INFORMATION SHOWN:
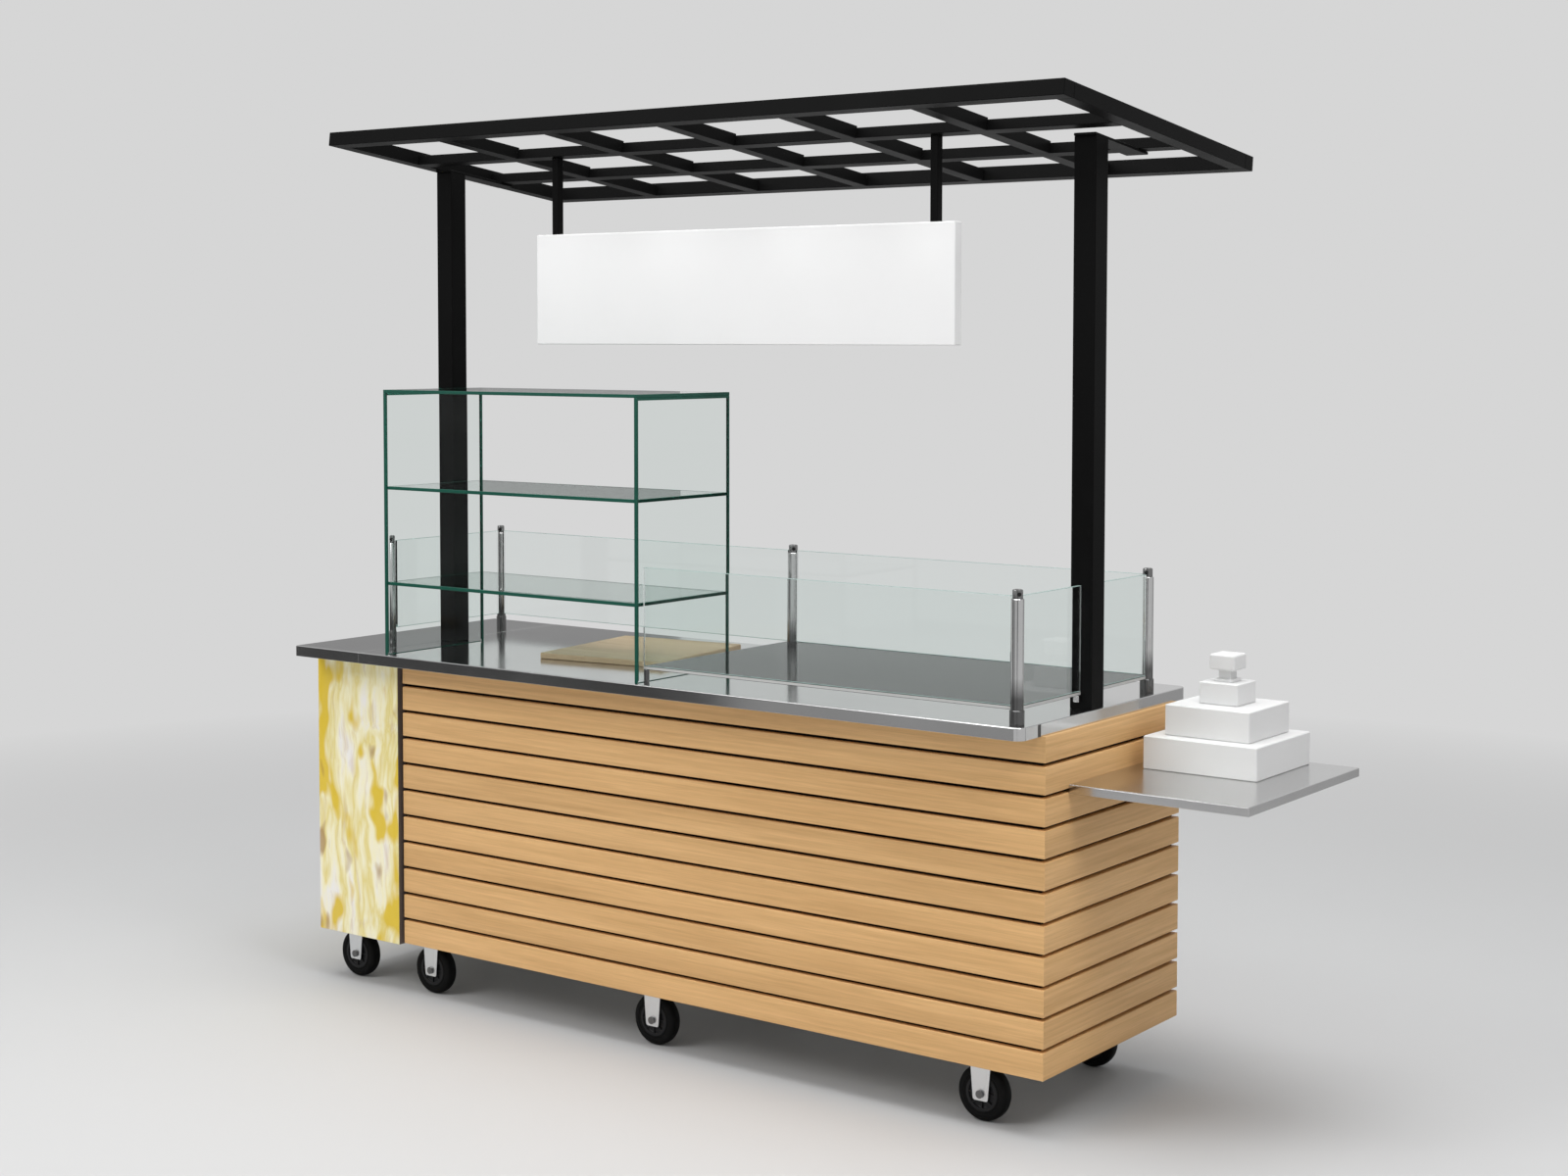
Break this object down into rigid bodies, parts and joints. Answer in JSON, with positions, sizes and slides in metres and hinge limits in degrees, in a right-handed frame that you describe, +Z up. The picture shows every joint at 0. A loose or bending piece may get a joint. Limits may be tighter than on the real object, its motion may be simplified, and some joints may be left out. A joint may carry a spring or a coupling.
{
  "type": "crepe cart",
  "caption": "Wheeled food cart: slatted wooden cabinet with a steel worktop, glass display case and guard, side shelf, open grid canopy and blank hanging sign.",
  "frame": {"origin": "on the floor, under the middle of the overall length and depth", "axes": "+X to the right along the front, +Y to the back, +Z up"},
  "size_m": [2.64, 0.868, 2.2274],
  "materials": {
    "steel_top": "satin, smooth",
    "slat_wood": "fine straight grain, matt lacquer",
    "dark_board": "black laminate",
    "inner_board": "light grey laminate",
    "rear_board": "wood laminate",
    "printed_panel": "printed in soft yellow, white and brown",
    "track_aluminium": "extruded",
    "serving_wood": "oiled",
    "glass": "clear with green edges",
    "post_chrome": "polished",
    "hot_plate": "dark grey glass, smooth",
    "post_fitting": "dark grey satin",
    "black_steel": "black powder coat",
    "sign_white": "matt white, blank",
    "block_white": "white, satin",
    "zinc_steel": "zinc plated",
    "wheel_rubber": "black rubber tyre on a dark hub"
  },
  "bodies": {
    "cart": {"bay_back_panel": "rear_board", "bay_divider": "dark_board", "bay_end_panel": "printed_panel", "bay_front_panel": "printed_panel", "cabinet_floor": "inner_board", "canopy_head_plates": "black_steel", "canopy_post_left": "black_steel", "canopy_post_right": "black_steel", "case_end_panes": "glass", "case_shelves": "glass", "case_top_pane": "glass", "caster_plates": "zinc_steel", "centre_divider": "inner_board", "door_tracks": "track_aluminium", "end_slats": "slat_wood", "front_board": "dark_board", "front_slats": "slat_wood", "griddle_plate": "hot_plate", "guard_caps": "post_fitting", "guard_end_panes": "glass", "guard_front_pane": "glass", "guard_left_pane": "glass", "guard_posts": "post_chrome", "guard_rear_panes": "glass", "inner_shelves": "inner_board", "pane_clips": "post_fitting", "right_end_board": "dark_board", "rigid_caster_forks": "zinc_steel", "roof_cross_bars": "black_steel", "roof_end_beams": "black_steel", "roof_front_beam": "black_steel", "roof_long_bars": "black_steel", "roof_rear_beam": "black_steel", "serving_board": "serving_wood", "shelf_arms": "black_steel", "side_shelf": "steel_top", "sign_board": "sign_white", "sign_hangers": "black_steel", "tier_base": "block_white", "tier_middle": "block_white", "tier_upper": "block_white", "top_rails": "inner_board", "topper_box": "block_white", "worktop_left": "steel_top", "worktop_main": "steel_top"},
    "swivel_1": {"swivel_fork_1": "zinc_steel"},
    "swivel_2": {"swivel_fork_2": "zinc_steel"},
    "swivel_3": {"swivel_fork_3": "zinc_steel"},
    "swivel_4": {"swivel_fork_4": "zinc_steel"},
    "wheel_1": {"wheel_1": "wheel_rubber"},
    "wheel_2": {"wheel_2": "wheel_rubber"},
    "wheel_3": {"wheel_3": "wheel_rubber"},
    "wheel_4": {"wheel_4": "wheel_rubber"},
    "wheel_5": {"wheel_5": "wheel_rubber"},
    "wheel_6": {"wheel_6": "wheel_rubber"},
    "wheel_7": {"wheel_7": "wheel_rubber"},
    "wheel_8": {"wheel_8": "wheel_rubber"},
    "rear_door_left": {"rear_door_left": "rear_board"},
    "rear_door_right": {"rear_door_right": "rear_board"}
  },
  "joints": [
    {"name": "rear_door_left_slide", "type": "slide", "parent": "cart", "child": "rear_door_left", "axis": [1, 0, 0], "range_m": [0, 0.913]},
    {"name": "rear_door_right_slide", "type": "slide", "parent": "cart", "child": "rear_door_right", "axis": [-1, 0, 0], "range_m": [0, 0.913]},
    {"name": "swivel_1_turn", "type": "hinge", "parent": "cart", "child": "swivel_1", "pos_m": [-1.23, -0.225, 0.146], "axis": [0, 0, 1], "continuous": true},
    {"name": "wheel_1_spin", "type": "hinge", "parent": "swivel_1", "child": "wheel_1", "pos_m": [-1.244, -0.225, 0.0625], "axis": [0, 1, 0], "continuous": true},
    {"name": "swivel_2_turn", "type": "hinge", "parent": "cart", "child": "swivel_2", "pos_m": [-1.23, 0.255, 0.146], "axis": [0, 0, 1], "continuous": true},
    {"name": "wheel_2_spin", "type": "hinge", "parent": "swivel_2", "child": "wheel_2", "pos_m": [-1.244, 0.255, 0.0625], "axis": [0, 1, 0], "continuous": true},
    {"name": "wheel_3_spin", "type": "hinge", "parent": "cart", "child": "wheel_3", "pos_m": [-0.962, -0.225, 0.0625], "axis": [0, 1, 0], "continuous": true},
    {"name": "wheel_4_spin", "type": "hinge", "parent": "cart", "child": "wheel_4", "pos_m": [-0.962, 0.255, 0.0625], "axis": [0, 1, 0], "continuous": true},
    {"name": "wheel_5_spin", "type": "hinge", "parent": "cart", "child": "wheel_5", "pos_m": [-0.212, -0.225, 0.0625], "axis": [0, 1, 0], "continuous": true},
    {"name": "wheel_6_spin", "type": "hinge", "parent": "cart", "child": "wheel_6", "pos_m": [-0.212, 0.255, 0.0625], "axis": [0, 1, 0], "continuous": true},
    {"name": "swivel_3_turn", "type": "hinge", "parent": "cart", "child": "swivel_3", "pos_m": [0.732, -0.225, 0.146], "axis": [0, 0, 1], "continuous": true},
    {"name": "wheel_7_spin", "type": "hinge", "parent": "swivel_3", "child": "wheel_7", "pos_m": [0.718, -0.225, 0.0625], "axis": [0, 1, 0], "continuous": true},
    {"name": "swivel_4_turn", "type": "hinge", "parent": "cart", "child": "swivel_4", "pos_m": [0.732, 0.255, 0.146], "axis": [0, 0, 1], "continuous": true},
    {"name": "wheel_8_spin", "type": "hinge", "parent": "swivel_4", "child": "wheel_8", "pos_m": [0.718, 0.255, 0.0625], "axis": [0, 1, 0], "continuous": true}
  ]
}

TASK DETAILS:
Your task is to quote the listing above word for word.

RESULT:
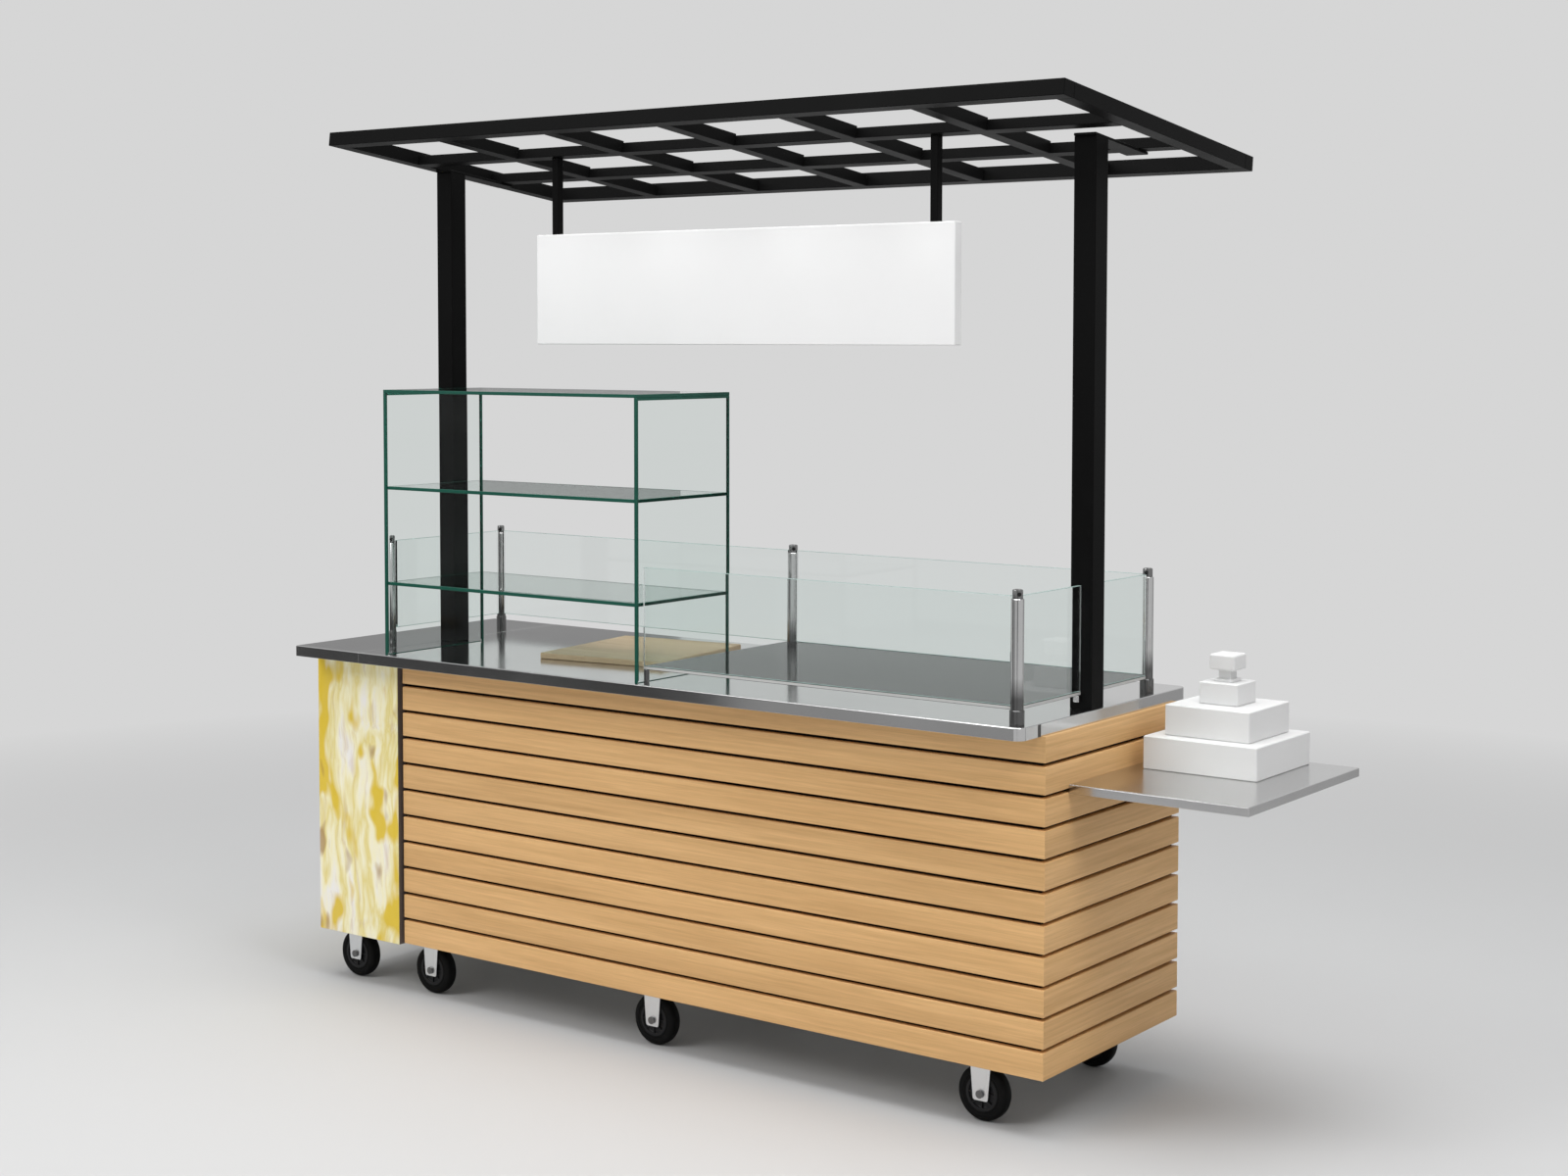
Break this object down into rigid bodies, parts and joints. Answer in JSON, with positions, sizes and slides in metres and hinge limits in degrees, in a right-handed frame that you describe, +Z up. The picture shows every joint at 0. A loose or bending piece may get a joint. Limits may be tighter than on the real object, its motion may be simplified, and some joints may be left out. A joint may carry a spring or a coupling.
{
  "type": "crepe cart",
  "caption": "Wheeled food cart: slatted wooden cabinet with a steel worktop, glass display case and guard, side shelf, open grid canopy and blank hanging sign.",
  "frame": {"origin": "on the floor, under the middle of the overall length and depth", "axes": "+X to the right along the front, +Y to the back, +Z up"},
  "size_m": [2.64, 0.868, 2.2274],
  "materials": {
    "steel_top": "satin, smooth",
    "slat_wood": "fine straight grain, matt lacquer",
    "dark_board": "black laminate",
    "inner_board": "light grey laminate",
    "rear_board": "wood laminate",
    "printed_panel": "printed in soft yellow, white and brown",
    "track_aluminium": "extruded",
    "serving_wood": "oiled",
    "glass": "clear with green edges",
    "post_chrome": "polished",
    "hot_plate": "dark grey glass, smooth",
    "post_fitting": "dark grey satin",
    "black_steel": "black powder coat",
    "sign_white": "matt white, blank",
    "block_white": "white, satin",
    "zinc_steel": "zinc plated",
    "wheel_rubber": "black rubber tyre on a dark hub"
  },
  "bodies": {
    "cart": {"bay_back_panel": "rear_board", "bay_divider": "dark_board", "bay_end_panel": "printed_panel", "bay_front_panel": "printed_panel", "cabinet_floor": "inner_board", "canopy_head_plates": "black_steel", "canopy_post_left": "black_steel", "canopy_post_right": "black_steel", "case_end_panes": "glass", "case_shelves": "glass", "case_top_pane": "glass", "caster_plates": "zinc_steel", "centre_divider": "inner_board", "door_tracks": "track_aluminium", "end_slats": "slat_wood", "front_board": "dark_board", "front_slats": "slat_wood", "griddle_plate": "hot_plate", "guard_caps": "post_fitting", "guard_end_panes": "glass", "guard_front_pane": "glass", "guard_left_pane": "glass", "guard_posts": "post_chrome", "guard_rear_panes": "glass", "inner_shelves": "inner_board", "pane_clips": "post_fitting", "right_end_board": "dark_board", "rigid_caster_forks": "zinc_steel", "roof_cross_bars": "black_steel", "roof_end_beams": "black_steel", "roof_front_beam": "black_steel", "roof_long_bars": "black_steel", "roof_rear_beam": "black_steel", "serving_board": "serving_wood", "shelf_arms": "black_steel", "side_shelf": "steel_top", "sign_board": "sign_white", "sign_hangers": "black_steel", "tier_base": "block_white", "tier_middle": "block_white", "tier_upper": "block_white", "top_rails": "inner_board", "topper_box": "block_white", "worktop_left": "steel_top", "worktop_main": "steel_top"},
    "swivel_1": {"swivel_fork_1": "zinc_steel"},
    "swivel_2": {"swivel_fork_2": "zinc_steel"},
    "swivel_3": {"swivel_fork_3": "zinc_steel"},
    "swivel_4": {"swivel_fork_4": "zinc_steel"},
    "wheel_1": {"wheel_1": "wheel_rubber"},
    "wheel_2": {"wheel_2": "wheel_rubber"},
    "wheel_3": {"wheel_3": "wheel_rubber"},
    "wheel_4": {"wheel_4": "wheel_rubber"},
    "wheel_5": {"wheel_5": "wheel_rubber"},
    "wheel_6": {"wheel_6": "wheel_rubber"},
    "wheel_7": {"wheel_7": "wheel_rubber"},
    "wheel_8": {"wheel_8": "wheel_rubber"},
    "rear_door_left": {"rear_door_left": "rear_board"},
    "rear_door_right": {"rear_door_right": "rear_board"}
  },
  "joints": [
    {"name": "rear_door_left_slide", "type": "slide", "parent": "cart", "child": "rear_door_left", "axis": [1, 0, 0], "range_m": [0, 0.913]},
    {"name": "rear_door_right_slide", "type": "slide", "parent": "cart", "child": "rear_door_right", "axis": [-1, 0, 0], "range_m": [0, 0.913]},
    {"name": "swivel_1_turn", "type": "hinge", "parent": "cart", "child": "swivel_1", "pos_m": [-1.23, -0.225, 0.146], "axis": [0, 0, 1], "continuous": true},
    {"name": "wheel_1_spin", "type": "hinge", "parent": "swivel_1", "child": "wheel_1", "pos_m": [-1.244, -0.225, 0.0625], "axis": [0, 1, 0], "continuous": true},
    {"name": "swivel_2_turn", "type": "hinge", "parent": "cart", "child": "swivel_2", "pos_m": [-1.23, 0.255, 0.146], "axis": [0, 0, 1], "continuous": true},
    {"name": "wheel_2_spin", "type": "hinge", "parent": "swivel_2", "child": "wheel_2", "pos_m": [-1.244, 0.255, 0.0625], "axis": [0, 1, 0], "continuous": true},
    {"name": "wheel_3_spin", "type": "hinge", "parent": "cart", "child": "wheel_3", "pos_m": [-0.962, -0.225, 0.0625], "axis": [0, 1, 0], "continuous": true},
    {"name": "wheel_4_spin", "type": "hinge", "parent": "cart", "child": "wheel_4", "pos_m": [-0.962, 0.255, 0.0625], "axis": [0, 1, 0], "continuous": true},
    {"name": "wheel_5_spin", "type": "hinge", "parent": "cart", "child": "wheel_5", "pos_m": [-0.212, -0.225, 0.0625], "axis": [0, 1, 0], "continuous": true},
    {"name": "wheel_6_spin", "type": "hinge", "parent": "cart", "child": "wheel_6", "pos_m": [-0.212, 0.255, 0.0625], "axis": [0, 1, 0], "continuous": true},
    {"name": "swivel_3_turn", "type": "hinge", "parent": "cart", "child": "swivel_3", "pos_m": [0.732, -0.225, 0.146], "axis": [0, 0, 1], "continuous": true},
    {"name": "wheel_7_spin", "type": "hinge", "parent": "swivel_3", "child": "wheel_7", "pos_m": [0.718, -0.225, 0.0625], "axis": [0, 1, 0], "continuous": true},
    {"name": "swivel_4_turn", "type": "hinge", "parent": "cart", "child": "swivel_4", "pos_m": [0.732, 0.255, 0.146], "axis": [0, 0, 1], "continuous": true},
    {"name": "wheel_8_spin", "type": "hinge", "parent": "swivel_4", "child": "wheel_8", "pos_m": [0.718, 0.255, 0.0625], "axis": [0, 1, 0], "continuous": true}
  ]
}